La ciudad que pasa de referente creativo a escaparate global

¿Qué ha pasado? Durante los años noventa, pero especialmente durante el siglo que llevamos recorrido, Barcelona ha pasado de ser uno de los principales referentes industriales y de innovación del sur de Europa a sustituir su afán de vanguardia de la producción a explotar su propia imagen en forma de marca. Nos obsesionamos por atraer la atención global poniendo alfombra roja a la especulación inmobiliaria y a la creación de empresas, eventos y espacios dedicadas a la población flotante (turistas, segundos residentes, estudiantes, congresistas,…), sustituyendo la industria de la creación por la de los servicios.

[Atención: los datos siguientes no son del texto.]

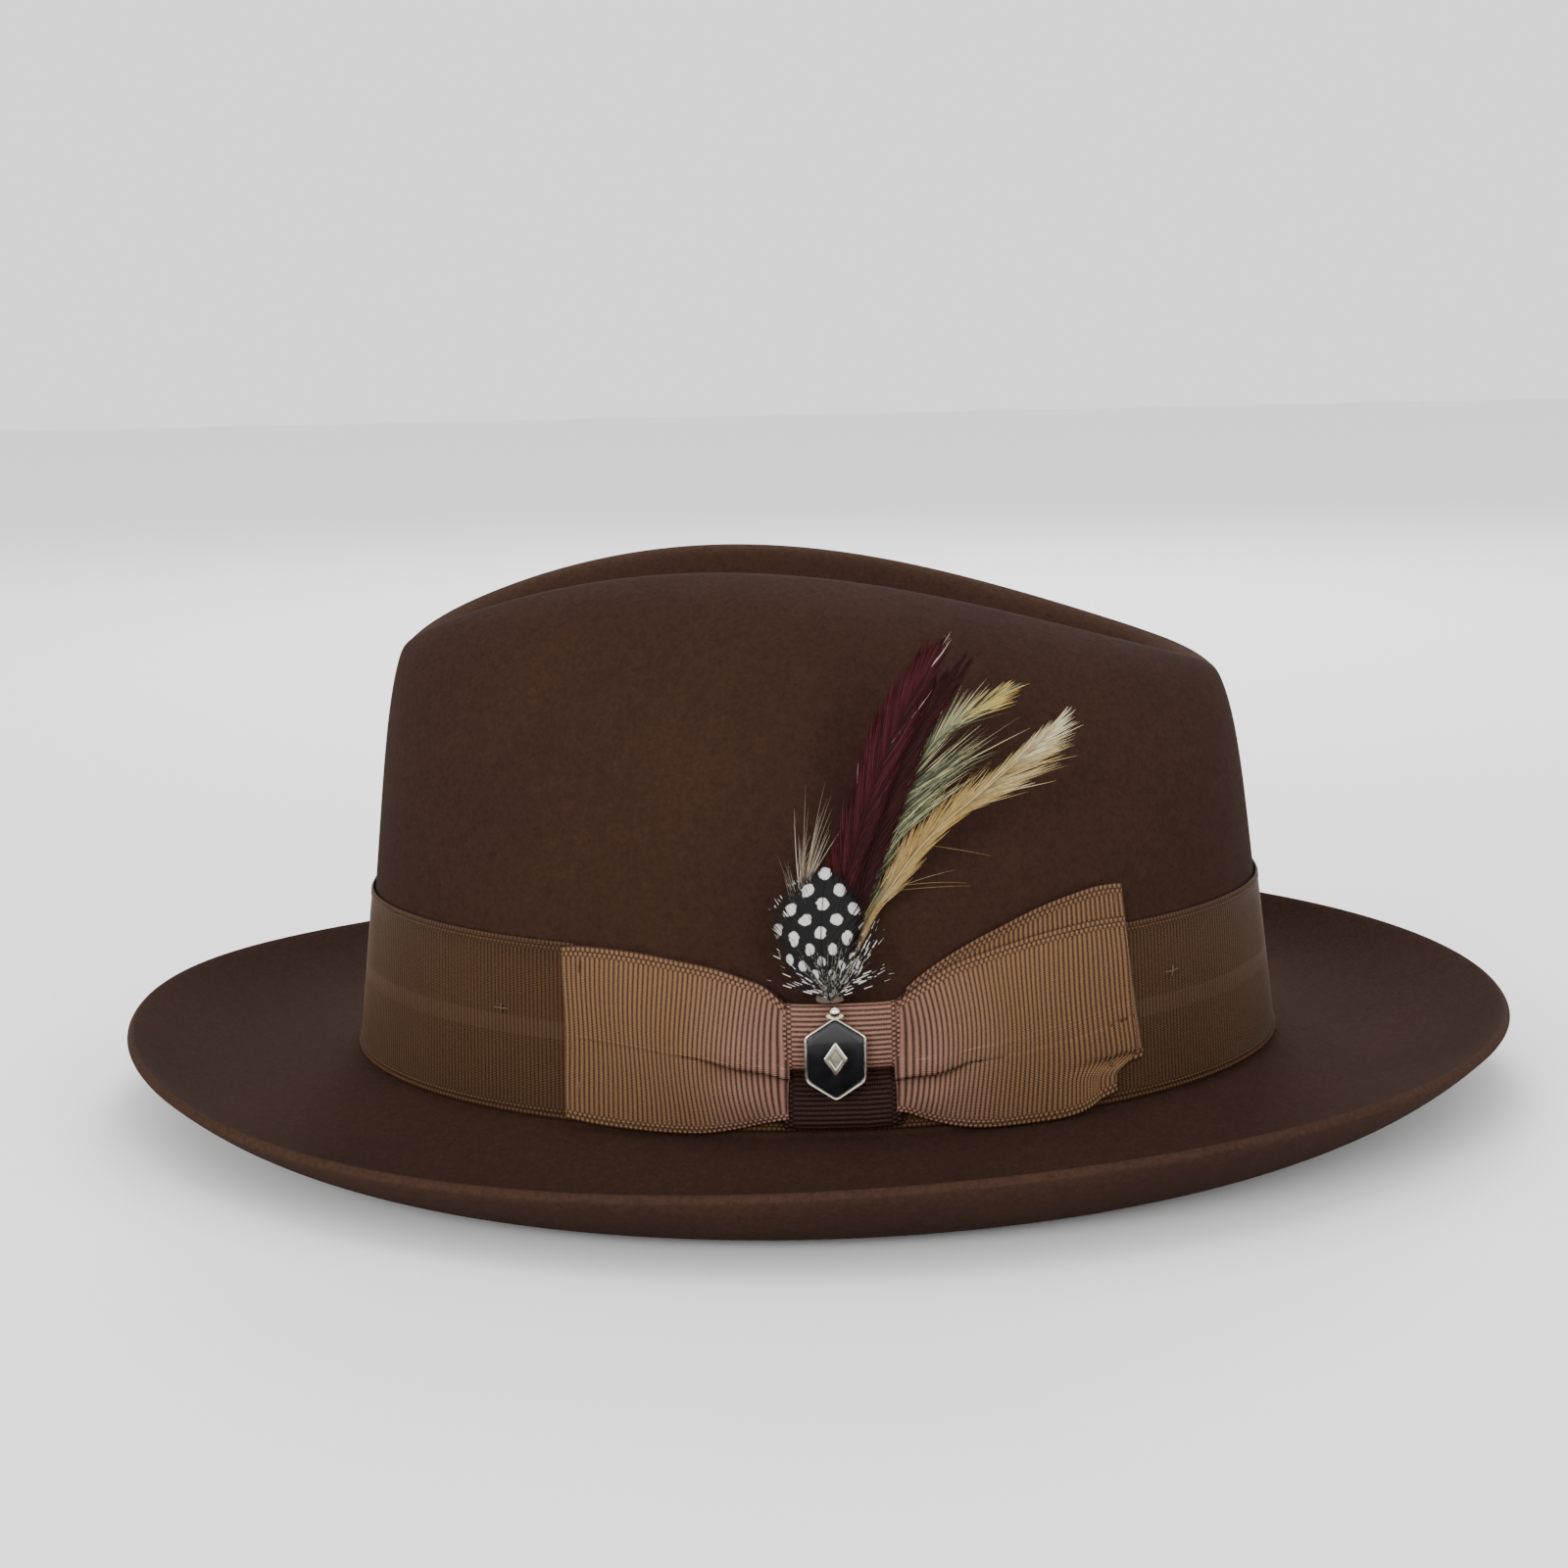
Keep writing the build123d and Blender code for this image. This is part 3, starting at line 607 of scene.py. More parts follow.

El turismo, más allá del afán visitante de cada quien, que es un valor humano en sí mismo, es una industria en la medida en la que transforma materias primas (un espacio) en un producto rentable (un parque temático). Hoy sabemos que la población barcelonesa ha situado por primera vez en la historia a la gestión del sector turístico como el principal problema de la ciudad, mientras muchos voceros tratan el problema, o bien, desde un punto de vista clasista (el problema es el turismo de pocos recursos que genera molestias), o en términos de turismofobia (a los vecinos no les gustan los turistas). El caso es que la reacción vecinal al fenómeno tiene más que ver con las sospechas de que el modelo de ciudad avocado a este sector no es ni tan rentable, ni mucho más sostenible que cualquier industria convencional. Las condiciones laborales del sector de la restauración y la hostelería son especialmente duras, con apenas sindicación, cuyos salarios, los más bajos de todos los sectores, apenas superan la mitad de la media salarial. Los espacios públicos del centro de la ciudad son más extraños y están más colapsados, el tráfico ya hace tiempo que da muestras de tender a la insostenibilidad, los precios de la vivienda superan sus máximos históricos, el paro comienza a ser estructural…

Racionalizar la actividad

De la misma manera que las refinerías o las fábricas de ladrillos tienen normativas muy específicas que limitan sus condiciones de producción dados sus riesgos de afectación medioambiental, la industria turística necesita de una regulación especial que limite los riesgos de transformación, cuando no destrucción, de los ecosistemas urbanos, naturales o rurales. Como toda industria, su incidencia cambia los entornos y genera desechos, trata de extraer la máxima rentabilidad de los recursos a su disposición y de sus trabajadores. El turismo fue un gran invento, como el automóvil, el plástico o los analgésicos… Que no se nos vaya también de las manos, repensémoslo antes de que sea tarde.